# Bosch EBike Warranty is Bogus - Buyer Beware!



## rtringale (Sep 29, 2020)

*Warranty Means Warranty (UNO)







*

Read the fine print and you will see the words Warranty, 2 years repair or replace by Bosch for Battery, Motor, and Controls. Sales people confirmed as did the Electric TREK Towne Electra Manual.

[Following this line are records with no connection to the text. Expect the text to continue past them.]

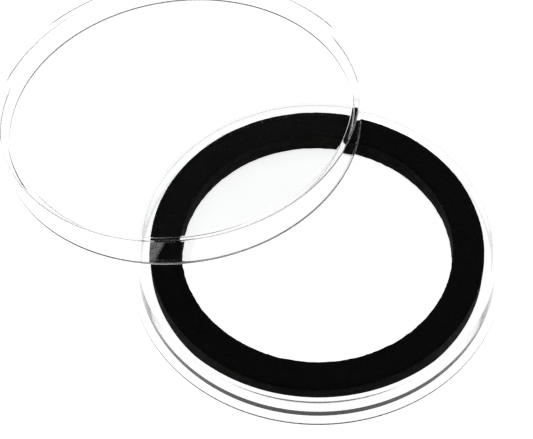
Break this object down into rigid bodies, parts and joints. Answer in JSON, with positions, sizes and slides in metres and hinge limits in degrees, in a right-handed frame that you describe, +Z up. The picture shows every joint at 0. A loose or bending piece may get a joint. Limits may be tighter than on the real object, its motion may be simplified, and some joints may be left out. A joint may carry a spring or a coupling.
{
  "type": "coin capsule",
  "caption": "Clear round coin capsule, shown open: a base holding a black foam ring for a 36 mm coin, and a lid that leans on it.",
  "frame": {"origin": "centre of the base's underside", "axes": "+Z up along the base's axis, out of its mouth; the lid leans towards -X and +Y"},
  "size_m": [0.0685, 0.072, 0.0103],
  "materials": {
    "clear_acrylic": "gloss",
    "black_foam": "matte"
  },
  "bodies": {
    "base": {"base_shell": "clear_acrylic"},
    "ring": {"foam_ring": "black_foam"},
    "lid": {"lid_shell": "clear_acrylic"}
  },
  "joints": [
    {"name": "ring_lift", "type": "slide", "parent": "base", "child": "ring", "axis": [0, 0, 1], "range_m": [0, 0.012]},
    {"name": "lid_lift", "type": "slide", "parent": "ring", "child": "lid", "axis": [0, 0, 1], "range_m": [0, 0.045]}
  ]
}
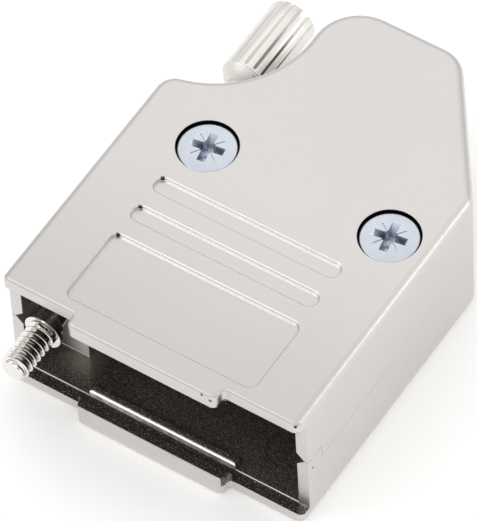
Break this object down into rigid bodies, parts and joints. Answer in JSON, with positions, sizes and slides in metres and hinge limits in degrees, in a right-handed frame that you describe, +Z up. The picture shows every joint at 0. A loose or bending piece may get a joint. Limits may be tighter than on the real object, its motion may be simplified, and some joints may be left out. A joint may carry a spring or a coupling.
{
  "type": "d-sub hood",
  "caption": "Metal D-sub connector hood in two screwed shells, with a slanted cable exit and a captive long thumbscrew beside a scooped flank.",
  "frame": {"origin": "centre of the mouth, on the plane of the front lips", "axes": "+Y from the mouth towards the rear, along the jackscrews; +X towards the slanted cable wall; +Z up, through the screwed shell"},
  "size_m": [0.0314, 0.0467, 0.0154],
  "materials": {
    "cast_shell": "nickel-plated die-cast zinc, satin",
    "turned_nickel": "nickel-plated turned steel, bright",
    "zinc_screw": "bright zinc-plated steel with a blue passivation",
    "clamp_steel": "nickel-plated pressed steel strip"
  },
  "bodies": {
    "hood": {"upper_shell": "cast_shell", "lower_shell": "cast_shell", "shell_screw_left": "zinc_screw", "shell_screw_right": "zinc_screw", "cable_clamp": "clamp_steel", "clamp_screw_front": "zinc_screw", "clamp_screw_rear": "zinc_screw"},
    "ring": {"retaining_ring": "turned_nickel"},
    "screw": {"thumbscrew": "turned_nickel"}
  },
  "joints": [
    {"name": "thumbscrew_slide", "type": "slide", "parent": "hood", "child": "ring", "axis": [0, -1, 0], "range_m": [-0.0028, 0.0045]},
    {"name": "thumbscrew_turn", "type": "hinge", "parent": "ring", "child": "screw", "pos_m": [-0.01249, 0, 0], "axis": [0, -1, 0], "continuous": true}
  ]
}
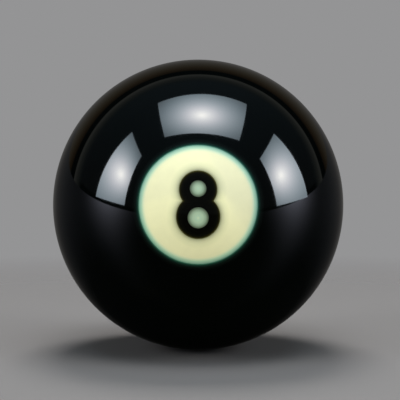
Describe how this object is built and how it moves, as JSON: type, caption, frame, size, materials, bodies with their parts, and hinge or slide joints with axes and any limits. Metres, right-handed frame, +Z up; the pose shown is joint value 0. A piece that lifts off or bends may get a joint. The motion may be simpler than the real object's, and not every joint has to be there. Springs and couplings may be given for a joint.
{
  "type": "pool ball",
  "caption": "Black resin pool ball with the numeral 8 let into a cream disc at each end of one axis.",
  "frame": {"origin": "centre of the ball", "axes": "+Z up through the top of both numerals, Y along the number axis, and the front numeral faces -Y"},
  "size_m": [0.0572, 0.0572, 0.0572],
  "materials": {
    "black_resin": "polished",
    "cream_resin": "polished",
    "numeral_resin": "polished",
    "loop_resin": "polished"
  },
  "bodies": {
    "root": {"ball_body": "black_resin", "front_number_disc": "cream_resin", "front_numeral": "numeral_resin", "front_upper_loop_fill": "loop_resin", "front_lower_loop_fill": "loop_resin", "back_number_disc": "cream_resin", "back_numeral": "numeral_resin", "back_upper_loop_fill": "loop_resin", "back_lower_loop_fill": "loop_resin"}
  },
  "joints": []
}
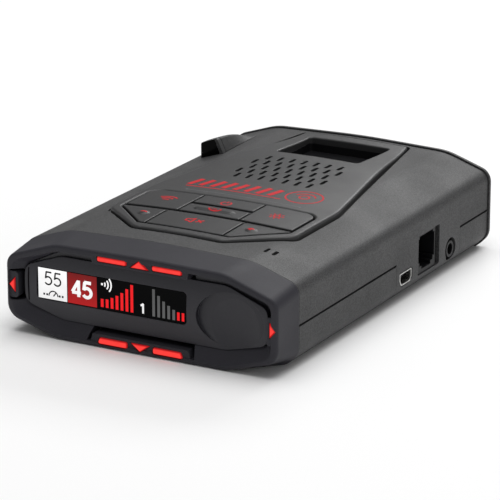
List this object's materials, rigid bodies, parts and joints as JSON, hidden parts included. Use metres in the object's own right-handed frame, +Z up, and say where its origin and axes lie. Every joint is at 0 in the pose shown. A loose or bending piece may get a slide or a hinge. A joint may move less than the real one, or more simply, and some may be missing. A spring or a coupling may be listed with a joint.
{
  "type": "radar detector",
  "caption": "Flat dashboard radar detector with a recessed display, lit arrows and bars round it, a key pad, a grille and a recess for its mount on top, and sockets on one side.",
  "frame": {"origin": "centre of the footprint, on the surface that the detector stands on", "axes": "+Z up, +Y towards the road ahead, -Y the display end, +X the side with the sockets"},
  "size_m": [0.0898, 0.138, 0.0331],
  "materials": {
    "case_plastic": "fine matt grain",
    "bezel_plastic": "satin, finer than the case",
    "red_ink": "pad printed",
    "grey_ink": "pad printed",
    "display_cells": "lit cells of the display",
    "deck_plastic": "fine matt grain",
    "face_plastic": "satin",
    "key_plastic": "satin with pale pictograms",
    "smoked_glass": "polished smoked acrylic",
    "light_pipe": "translucent red, lit from behind",
    "led_white": "clear moulded",
    "dark_board": "solder mask",
    "circuit_board": "solder mask",
    "socket_metal": "bright plated",
    "socket_plastic": "moulded",
    "contact_metal": "gold plated",
    "screw_metal": "black plated",
    "silicone": "soft matt",
    "speaker_metal": "plated",
    "speaker_paper": "pressed paper",
    "cloth": "woven",
    "horn_metal": "die cast",
    "chip_black": "moulded",
    "lens_glass": "polished",
    "ceramic": "fired",
    "ribbon": "satin film"
  },
  "bodies": {
    "detector": {"audio_jack": "socket_plastic", "cabin_horn": "horn_metal", "case_screws": "screw_metal", "display_module": "dark_board", "display_ribbon": "ribbon", "display_window": "smoked_glass", "down_arrow_light": "light_pipe", "face_plate": "face_plastic", "front_bezel": "bezel_plastic", "gps_bracket": "socket_plastic", "gps_patch": "ceramic", "indicator_leds": "led_white", "key_board": "circuit_board", "key_mat": "silicone", "laser_port_cover": "case_plastic", "laser_port_window": "smoked_glass", "laser_receiver": "socket_plastic", "left_arrow_light": "light_pipe", "light_board": "dark_board", "lower_case": "case_plastic", "lower_left_light_bar": "light_pipe", "lower_right_light_bar": "light_pipe", "main_board": "circuit_board", "microphone": "socket_metal", "modular_contacts": "contact_metal", "modular_jack": "socket_plastic", "mount_magnets": "socket_metal", "mount_pocket": "socket_plastic", "processor": "chip_black", "rear_cap": "case_plastic", "receiver_lens": "lens_glass", "rf_shield": "socket_metal", "right_arrow_light": "light_pipe", "road_horn": "horn_metal", "road_window": "smoked_glass", "speaker_cloth": "cloth", "speaker_cone": "speaker_paper", "speaker_frame": "speaker_metal", "top_deck": "deck_plastic", "up_arrow_light": "light_pipe", "upper_case": "case_plastic", "upper_left_light_bar": "light_pipe", "upper_right_light_bar": "light_pipe", "usb_socket": "socket_metal", "usb_tongue": "socket_plastic"},
    "sensitivity_button": {"sensitivity_key": "key_plastic"},
    "power_button": {"power_key": "key_plastic"},
    "mark_button": {"mark_key": "key_plastic"},
    "brightness_button": {"brightness_key": "key_plastic"},
    "minus_button": {"minus_key": "key_plastic"},
    "mute_button": {"mute_key": "key_plastic"},
    "plus_button": {"plus_key": "key_plastic"}
  },
  "joints": [
    {"name": "sensitivity_press", "type": "slide", "parent": "detector", "child": "sensitivity_button", "axis": [0, 0, -1], "range_m": [0, 0.0006], "stiffness_N_per_m": 1500},
    {"name": "power_press", "type": "slide", "parent": "detector", "child": "power_button", "axis": [0, 0, -1], "range_m": [0, 0.0006], "stiffness_N_per_m": 1500},
    {"name": "mark_press", "type": "slide", "parent": "detector", "child": "mark_button", "axis": [0, 0, -1], "range_m": [0, 0.0006], "stiffness_N_per_m": 1500},
    {"name": "brightness_press", "type": "slide", "parent": "detector", "child": "brightness_button", "axis": [0, 0, -1], "range_m": [0, 0.0006], "stiffness_N_per_m": 1500},
    {"name": "minus_press", "type": "slide", "parent": "detector", "child": "minus_button", "axis": [0, 0, -1], "range_m": [0, 0.0006], "stiffness_N_per_m": 1500},
    {"name": "mute_press", "type": "slide", "parent": "detector", "child": "mute_button", "axis": [0, 0, -1], "range_m": [0, 0.0006], "stiffness_N_per_m": 1500},
    {"name": "plus_press", "type": "slide", "parent": "detector", "child": "plus_button", "axis": [0, 0, -1], "range_m": [0, 0.0006], "stiffness_N_per_m": 1500}
  ]
}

Now comes the reality Check: With the first recharge use the battery would not recharge. After 7 weeks in two shops I was told the Battery was bad and would be replaced. Wow... 7 weeks and a new Bosch battery *







*I am charged $89 for Warranty interface, Diagnostics, Postage, Handling, and Taxes. The Why so much to test a battery is answered by the Bike Shoppe Owner that Bosch Warranty Group is horrible to work with and they spent tons on the phone to get my Free Battery with a $89 Warranty Charge. We settled for half and agreed never to return.:madmax:

Continued Calls to Bosch Rep Chis and Ebike Director Channing promised to send me the paperwork declaring the Warranty *EXCEPTION words *but never did. So Buyer Be Ware.







Buy a Shimano System and Stay clear of Botch I mean Bosch. Pass it on..... and on... and on...


----------